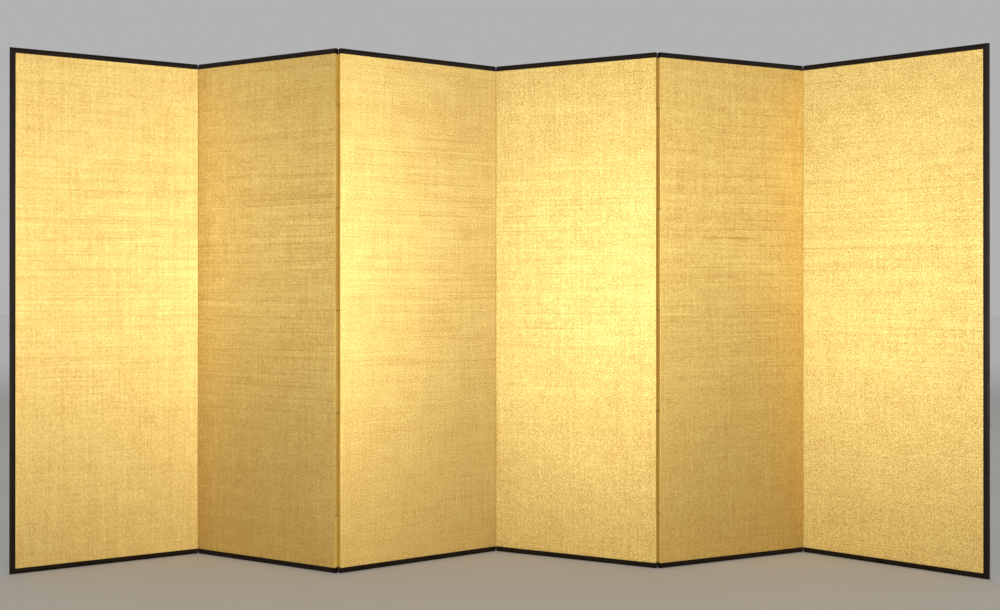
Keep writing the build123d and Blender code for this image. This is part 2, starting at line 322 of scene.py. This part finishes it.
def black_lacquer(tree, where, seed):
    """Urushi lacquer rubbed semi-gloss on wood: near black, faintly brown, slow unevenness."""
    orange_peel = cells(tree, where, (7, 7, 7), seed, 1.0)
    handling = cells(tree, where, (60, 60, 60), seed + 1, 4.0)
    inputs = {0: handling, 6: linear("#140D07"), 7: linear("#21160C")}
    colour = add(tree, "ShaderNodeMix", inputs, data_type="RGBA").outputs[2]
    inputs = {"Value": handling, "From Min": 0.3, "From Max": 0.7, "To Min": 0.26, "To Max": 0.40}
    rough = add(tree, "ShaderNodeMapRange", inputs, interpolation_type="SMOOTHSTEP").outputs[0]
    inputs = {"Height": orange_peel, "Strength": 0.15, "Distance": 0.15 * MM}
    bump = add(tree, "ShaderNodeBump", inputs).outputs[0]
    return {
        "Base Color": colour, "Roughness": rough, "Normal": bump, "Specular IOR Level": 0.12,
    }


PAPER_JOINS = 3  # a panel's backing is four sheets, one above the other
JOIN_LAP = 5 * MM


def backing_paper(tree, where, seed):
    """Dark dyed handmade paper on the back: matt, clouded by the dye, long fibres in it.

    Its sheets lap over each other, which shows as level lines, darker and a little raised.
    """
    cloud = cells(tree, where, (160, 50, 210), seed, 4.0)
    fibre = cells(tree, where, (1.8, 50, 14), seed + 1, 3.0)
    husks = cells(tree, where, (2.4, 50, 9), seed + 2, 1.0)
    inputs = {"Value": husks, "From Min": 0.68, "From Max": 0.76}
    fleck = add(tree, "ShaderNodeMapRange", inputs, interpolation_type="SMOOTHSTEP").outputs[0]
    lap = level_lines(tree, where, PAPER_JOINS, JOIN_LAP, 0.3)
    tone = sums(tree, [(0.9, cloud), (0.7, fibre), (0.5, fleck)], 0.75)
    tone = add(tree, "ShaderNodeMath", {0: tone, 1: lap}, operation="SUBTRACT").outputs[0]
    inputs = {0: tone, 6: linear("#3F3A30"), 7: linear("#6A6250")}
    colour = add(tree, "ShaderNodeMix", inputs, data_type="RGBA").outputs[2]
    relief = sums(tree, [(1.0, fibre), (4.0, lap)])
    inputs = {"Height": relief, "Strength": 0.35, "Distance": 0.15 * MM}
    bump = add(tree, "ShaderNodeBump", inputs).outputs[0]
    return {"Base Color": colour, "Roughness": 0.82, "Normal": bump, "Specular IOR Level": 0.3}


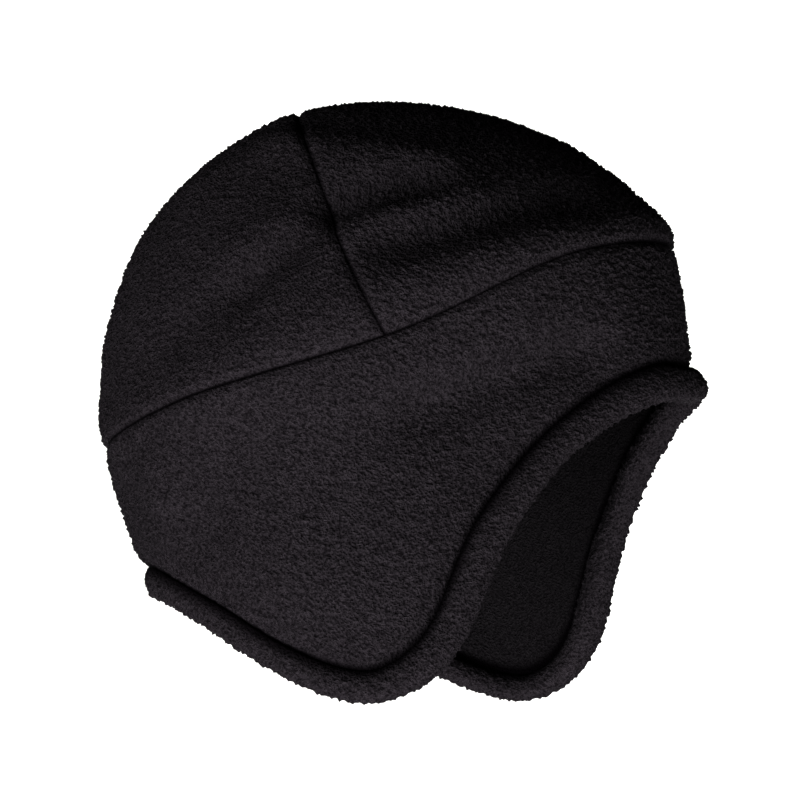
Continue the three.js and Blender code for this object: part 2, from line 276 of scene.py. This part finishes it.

★ ★ ★ ★

### To do
Give back each line above precisely as it stands.

### Solution to this problem
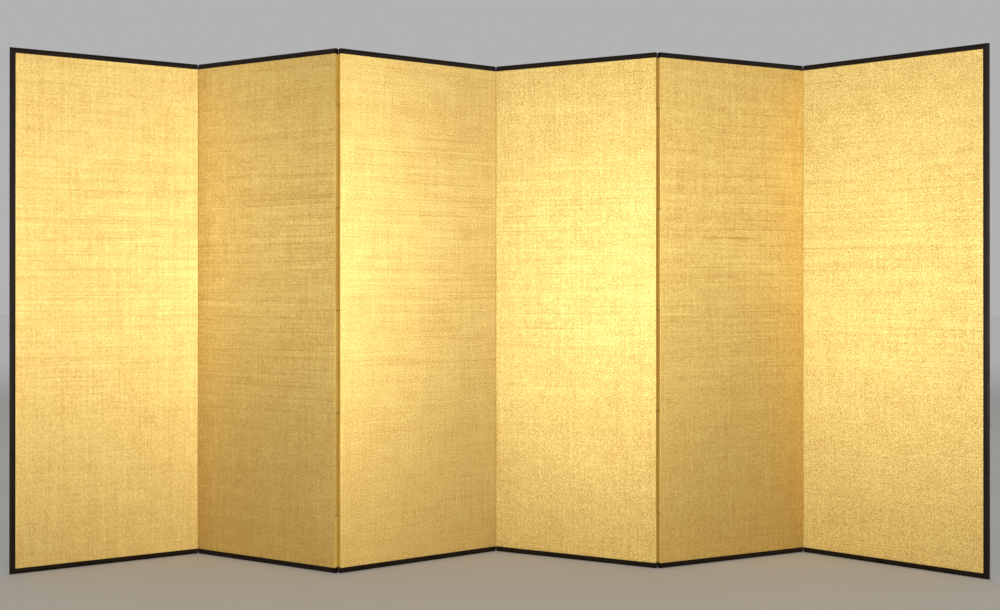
Keep writing the build123d and Blender code for this image. This is part 2, starting at line 322 of scene.py. This part finishes it.
def black_lacquer(tree, where, seed):
    """Urushi lacquer rubbed semi-gloss on wood: near black, faintly brown, slow unevenness."""
    orange_peel = cells(tree, where, (7, 7, 7), seed, 1.0)
    handling = cells(tree, where, (60, 60, 60), seed + 1, 4.0)
    inputs = {0: handling, 6: linear("#140D07"), 7: linear("#21160C")}
    colour = add(tree, "ShaderNodeMix", inputs, data_type="RGBA").outputs[2]
    inputs = {"Value": handling, "From Min": 0.3, "From Max": 0.7, "To Min": 0.26, "To Max": 0.40}
    rough = add(tree, "ShaderNodeMapRange", inputs, interpolation_type="SMOOTHSTEP").outputs[0]
    inputs = {"Height": orange_peel, "Strength": 0.15, "Distance": 0.15 * MM}
    bump = add(tree, "ShaderNodeBump", inputs).outputs[0]
    return {
        "Base Color": colour, "Roughness": rough, "Normal": bump, "Specular IOR Level": 0.12,
    }


PAPER_JOINS = 3  # a panel's backing is four sheets, one above the other
JOIN_LAP = 5 * MM


def backing_paper(tree, where, seed):
    """Dark dyed handmade paper on the back: matt, clouded by the dye, long fibres in it.

    Its sheets lap over each other, which shows as level lines, darker and a little raised.
    """
    cloud = cells(tree, where, (160, 50, 210), seed, 4.0)
    fibre = cells(tree, where, (1.8, 50, 14), seed + 1, 3.0)
    husks = cells(tree, where, (2.4, 50, 9), seed + 2, 1.0)
    inputs = {"Value": husks, "From Min": 0.68, "From Max": 0.76}
    fleck = add(tree, "ShaderNodeMapRange", inputs, interpolation_type="SMOOTHSTEP").outputs[0]
    lap = level_lines(tree, where, PAPER_JOINS, JOIN_LAP, 0.3)
    tone = sums(tree, [(0.9, cloud), (0.7, fibre), (0.5, fleck)], 0.75)
    tone = add(tree, "ShaderNodeMath", {0: tone, 1: lap}, operation="SUBTRACT").outputs[0]
    inputs = {0: tone, 6: linear("#3F3A30"), 7: linear("#6A6250")}
    colour = add(tree, "ShaderNodeMix", inputs, data_type="RGBA").outputs[2]
    relief = sums(tree, [(1.0, fibre), (4.0, lap)])
    inputs = {"Height": relief, "Strength": 0.35, "Distance": 0.15 * MM}
    bump = add(tree, "ShaderNodeBump", inputs).outputs[0]
    return {"Base Color": colour, "Roughness": 0.82, "Normal": bump, "Specular IOR Level": 0.3}


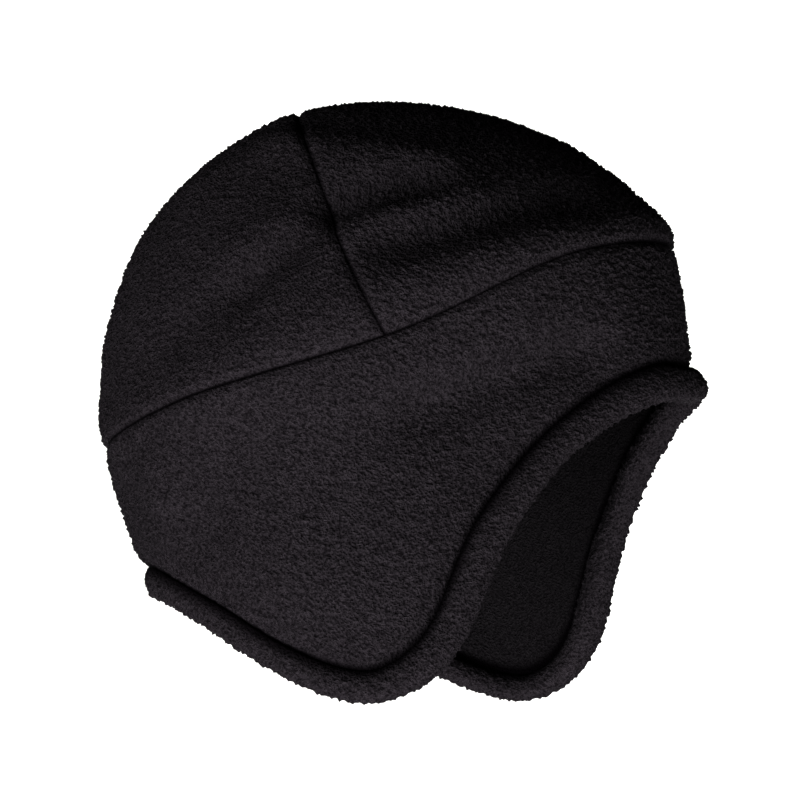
Continue the three.js and Blender code for this object: part 2, from line 276 of scene.py. This part finishes it.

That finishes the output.